Since last week, I have been told that I am betraying my ancestors by unleashing bigotry and that the Jews will, as always, suffer.

But in my view the very opposite is true.

It is the refusal to take any notice of the views of large swathes of the population that gives extremists life.

While it's important not to overstate it, antisemitism is a problem in Britain (and Europe) now - today, as a member of the EU.

I don't argue that it's the EU's fault. But it's ludicrous to pretend that it doesn't exist and that extremism will rather be a product of Brexit.

Certainly when times are troubled, the Jews are often the first target. But the demand from voters that we regain control over immigration is not an attack on immigrants, on foreigners or on Jews. It's an attack on being denied any say on a core issue of politics.

What is democracy if it is not control by voters of those who govern us and the decisions they take?

But if some of those decisions - such as the level and type of immigration - are off limits, it is not racist to want to return them to democratic control. It is a yearning for democracy.

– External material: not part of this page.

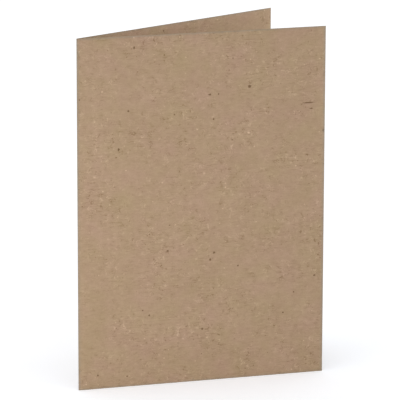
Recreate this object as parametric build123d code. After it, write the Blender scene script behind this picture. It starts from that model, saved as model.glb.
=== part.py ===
from build123d import *
import math
import os

# A folded card: one sheet of plain kraft card, creased once across its middle and folded into
# two equal panels. It stands upright on its bottom edges, a little open.
#
# Millimetres, +Z up. The front panel faces -Y and has the fold at its left, on the -X side. The
# origin is on the surface that the card stands on, at the middle of the rectangle it covers.

# The sheet
panel_width = 127.0  # each panel, from the outermost line of the fold to its free edge
card_height = 177.8  # along the fold
sheet_thickness = 0.35  # card of 250 g to the square metre
opening_angle = 24.8  # degrees between the two panels

# The crease, which a blunt rule presses into the outside of the sheet before it is folded. The
# groove thins the sheet, and the plies that it loosens rise inside the fold as a round bead.
fold_inner_radius = 0.2  # inside of the bend, at the full thickness of the sheet
score_depth = 0.05  # of the pressed groove, on the outside of the fold
score_half_width = 0.6  # bottom of the groove, from the bend's axis along each panel
score_shoulder = 0.4  # length over which the sheet regains its full thickness
bead_reach = 0.5  # where the bead leaves the inside of each panel, from the bend's axis
bead_height = 0.15  # of the bead's crown above its two edges

# Distances from the bend's axis, square to a panel, and the length of a panel from that axis
outer_face = fold_inner_radius + sheet_thickness
fold_outer_radius = outer_face - score_depth
panel_reach = panel_width - fold_outer_radius


def front(along, out):
    """A point of the front panel's section: along the panel from the bend's axis, and outwards."""
    return Vector(along, -out)


def back(along, out):
    """The same point of the back panel, which is the front one turned about the bend's axis."""
    return Vector(along, out).rotate(Axis.Z, opening_angle)


def panel_line(place):
    """One panel's section from the outside of the bend, round the free edge, to the bead."""
    return Polyline(
        place(0, fold_outer_radius),
        place(score_half_width, fold_outer_radius),
        place(score_half_width + score_shoulder, outer_face),
        place(panel_reach, outer_face),
        place(panel_reach, fold_inner_radius),
        place(bead_reach, fold_inner_radius),
    )


def middle_of_fold(distance):
    """A point on the line halfway between the panels, measured from the bend's axis."""
    return Vector(distance, 0).rotate(Axis.Z, opening_angle / 2)


def sheet_section():
    """The sheet's section seen from above, as one closed face."""
    half_opening = math.radians(opening_angle / 2)
    bead_edges = bead_reach * math.cos(half_opening) - fold_inner_radius * math.sin(half_opening)
    with BuildSketch() as section:
        with BuildLine():
            panel_line(front)
            panel_line(back)
            ThreePointArc(
                front(0, fold_outer_radius),
                middle_of_fold(-fold_outer_radius),
                back(0, fold_outer_radius),
            )
            ThreePointArc(
                front(bead_reach, fold_inner_radius),
                middle_of_fold(bead_edges + bead_height),
                back(bead_reach, fold_inner_radius),
            )
        make_face()
    return section.sketch


def folded_card():
    """The whole card, standing, with its footprint centred on the origin."""
    card = extrude(sheet_section(), amount=card_height)
    covered = card.bounding_box().center()
    return Pos(-covered.X, -covered.Y, 0) * card


os.makedirs("parts", exist_ok=True)
export_step(folded_card(), "parts/folded_card.step")
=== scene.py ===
from math import atan2, cos, pi, radians, sin

import bpy
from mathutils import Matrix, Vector, noise


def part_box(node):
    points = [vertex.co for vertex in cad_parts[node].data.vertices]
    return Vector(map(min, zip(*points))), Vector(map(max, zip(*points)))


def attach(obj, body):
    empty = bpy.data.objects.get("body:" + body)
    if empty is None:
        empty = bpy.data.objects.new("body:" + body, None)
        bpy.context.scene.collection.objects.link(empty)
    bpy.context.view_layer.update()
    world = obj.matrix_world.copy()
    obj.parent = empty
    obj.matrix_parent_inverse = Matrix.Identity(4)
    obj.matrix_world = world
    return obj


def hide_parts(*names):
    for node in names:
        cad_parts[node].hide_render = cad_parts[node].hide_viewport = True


# A plain kraft card, folded once and standing a little open on a white table in soft light.
# It is one sheet, so the scene has one piece, and then the table, the light and the camera.
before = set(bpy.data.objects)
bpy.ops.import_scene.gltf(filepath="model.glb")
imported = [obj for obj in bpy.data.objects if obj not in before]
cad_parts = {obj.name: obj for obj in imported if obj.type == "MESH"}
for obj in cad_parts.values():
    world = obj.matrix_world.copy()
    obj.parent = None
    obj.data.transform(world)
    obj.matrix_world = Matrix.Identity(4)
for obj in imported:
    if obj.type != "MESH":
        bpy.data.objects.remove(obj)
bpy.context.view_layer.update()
bpy.ops.object.select_all(action="DESELECT")


# The sheet: kraft card of 250 g to the square metre, cut square by a guillotine and creased
# across its middle by a blunt rule. The groove outside the fold and the bead of loosened plies
# inside it come from the rule. It stands on its lower cut edges, and nothing else holds it.
mm = 0.001
low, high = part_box("folded_card")
panel_width = high[0] - low[0]
card_height = high[2] - low[2]
opening_angle = radians(24.8)
inner_face = 0.2 * mm  # from the bend's axis, square to a panel
outer_face = 0.55 * mm
groove_floor = 0.5 * mm
groove_half_width = 0.6 * mm
groove_shoulder = 0.4 * mm
bead_edges = 0.5 * mm  # along each panel from the bend's axis
bead_crown = 0.595 * mm  # from the bend's axis, halfway between the panels
cut_rounding = 0.04 * mm  # a guillotine leaves the corners of the cut a little soft
cockle = 0.12 * mm  # how far the middle of a panel wanders from flat
cockle_wave = 60 * mm  # roughly the length of one wave of it
bend_steps = 14
cuts_along_panel = 30
cuts_up_panel = 42
near = 0.01 * mm  # points that are closer than this are at one place

bend = Vector((low[0] + groove_floor, low[1] + outer_face, 0))
along_back = Vector((cos(opening_angle), sin(opening_angle), 0))
out_of_back = Vector((-sin(opening_angle), cos(opening_angle), 0))
middle = opening_angle / 2
across = Vector((cos(middle), sin(middle), 0))
beside = Vector((-sin(middle), cos(middle), 0))
panel_reach = panel_width - groove_floor
crease_end = groove_half_width + groove_shoulder

# The section of the sheet is drawn flat on the table, from the front panel's free edge
bpy.ops.mesh.primitive_plane_add(size=1)
sheet = bpy.context.object
sheet.name = "kraft_sheet"
mesh = sheet.data
bpy.ops.object.mode_set(mode="EDIT")
bpy.ops.transform.resize(
    value=(panel_reach - crease_end, outer_face - inner_face, 1), center_override=(0, 0, 0)
)
bpy.ops.transform.translate(
    value=bend + Vector(((panel_reach + crease_end) / 2, -(outer_face + inner_face) / 2, 0))
)


def ends(edge):
    """The places of an edge's two ends."""
    return [mesh.vertices[i].co for i in edge.vertices]


def length(edge):
    """The length of an edge."""
    first, last = ends(edge)
    return (last - first).length


def select(kind, wanted):
    """In edit mode, selects just the vertices or the edges that pass a test."""
    bpy.ops.mesh.select_mode(type=kind)
    bpy.ops.mesh.select_all(action="DESELECT")
    bpy.ops.object.mode_set(mode="OBJECT")
    for item in mesh.vertices if kind == "VERT" else mesh.edges:
        item.select = wanted(item)
    bpy.ops.object.mode_set(mode="EDIT")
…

Indeed, far from Brexit hurting minorities, the real problem comes when politics ignores such concerns and when the mainstream loses touch with people - sneers at them as racists and morons - and the only vehicles left to make a point are extremists.

Marine Le Pen, the leader of the far-right National Front party in France, is surging not because all the French are fascists but because the French governing class - Eurofanatical to the core - treats its voters with contempt.

That is the EU's fundamental flaw. It regards voters as uncouths who need to have what's good for them imposed on them. Look at Greece: a classic example of how and why extremists prosper.

Our freedom from the EU will make extremism less, not more, likely, as the pressure cooker is released.